Aufsichtsbehörden werden in der Lage sein, Untersuchungen einzuleiten und Sanktionen gegen Firmen zu verhängen, die sich nicht an die Vorschriften halten. Es drohen Geldstrafen von bis zu 5 Prozent des weltweiten Nettoumsatzes und das öffentliche Anprangern unfairer Geschäftspraktiken. Die Volksvertreter haben auch dafür gesorgt, dass Unternehmen für die Verletzung ihrer Sorgfaltspflichten haftbar gemacht werden können und ihre Opfer Anspruch auf Schadensersatz haben. Die Einhaltung der Vorgaben kann ferner als Teil der Vergabekriterien für öffentliche Aufträge herangezogen werden.

Bei Apple, Samsung & Co. wurden in den vergangenen Jahren mehrfach Missstände in den Lieferketten aufgedeckt. Große Hersteller von Smartphones und anderer vernetzter Geräte sicherten daher bereits mehrfach zu, höhere Standards etwa beim Abbau von Zinn in Afrika und Südostasien einzuführen. Dass kontrollierte Wertschöpfungsketten von der Mine bis zum fertigen Mobiltelefon möglich sind, demonstrierten Zulieferer wie AVX mit Tantal-Kondensatoren für das Fairphone schon seit Längerem. Der Bochumer Staatsrechtler Markus Kaltenborn betonte: Gerade am Beginn der Lieferkette – etwa in Bergwerken und auf den Plantagen – "werden Menschenrechte häufig mit Füßen getreten und massive Umweltschäden verursacht".
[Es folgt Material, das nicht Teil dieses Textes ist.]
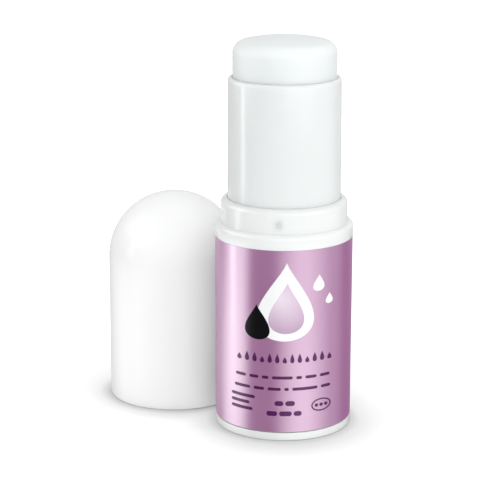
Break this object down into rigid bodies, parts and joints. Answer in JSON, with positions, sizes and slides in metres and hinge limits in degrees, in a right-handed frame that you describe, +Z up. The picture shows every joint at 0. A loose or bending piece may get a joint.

Mit Blick auf den Klimaschutz hätte die Richtlinie ambitionierter ausfallen können, moniert Clara Brandi, Professorin am Institut für internationale Wirtschaftspolitik der Uni Bonn: Aber hier und in vielen anderen Teilen wie der Beschäftigtenzahl gehe der EU-Ansatz deutlich über das deutsche Lieferkettengesetz hinaus. Der Industrieverband BDI kritisiert, der Kompromiss bedrohe "Wettbewerbsfähigkeit, Versorgungssicherheit und Diversifizierung der europäischen Wirtschaft".